The most prominent example of a dictionary stemmer is the hunspell token filter, which uses Hunspell—a spell checker engine used in many open-source applications.

Considerations

When selecting a stemmer, take note of the following considerations:

  • Algorithmic stemmers are suitable when processing speed and memory efficiency are priorities and the language has relatively regular morphological patterns.
  • Dictionary stemmers are ideal when accuracy in handling irregular word forms is crucial and resources are available to support the increased memory usage and processing time.
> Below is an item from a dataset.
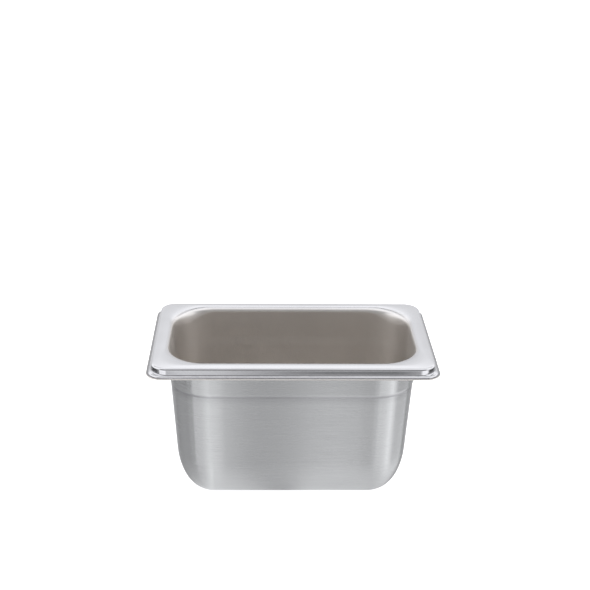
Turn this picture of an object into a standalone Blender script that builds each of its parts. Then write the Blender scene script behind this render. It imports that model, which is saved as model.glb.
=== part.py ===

Additional stemming configuration

Although “organize” and “organic” share a common linguistic root, leading a stemmer to produce “organ” for both, their conceptual differences are significant. In practical search scenarios, this shared root can lead to irrelevant matches being returned in search results.

You can address these challenges by using the following methods:

  • Explicit stemming overrides: Rather than relying solely on algorithmic stemming, you can define specific stemming rules. Using stemmer_override allows you to ensure that “organize” remains unchanged while “organic” is reduced to “organ.” This provides granular control over the final form of terms.

  • Keyword preservation: To maintain the integrity of important terms, you can use the keyword_marker token filter. This filter designates specific words as keywords, preventing subsequent stemmer filters from altering them. In this example, you can mark “organize” as a keyword, ensuring that it is indexed exactly as it appears.

  • Conditional stemming control: The condition token filter enables you to establish rules that determine whether a term should be stemmed. These can be based on various criteria, such as the term’s presence in a predefined list.

  • Language-specific term exclusion: For built-in language analyzers, the stem_exclusion parameter provides a way to specify words that should be exempt from stemming. For example, you can add “organize” to the stem_exclusion list, preventing the analyzer from stemming it. This can be useful for preserving the distinct meaning of specific terms within a given language.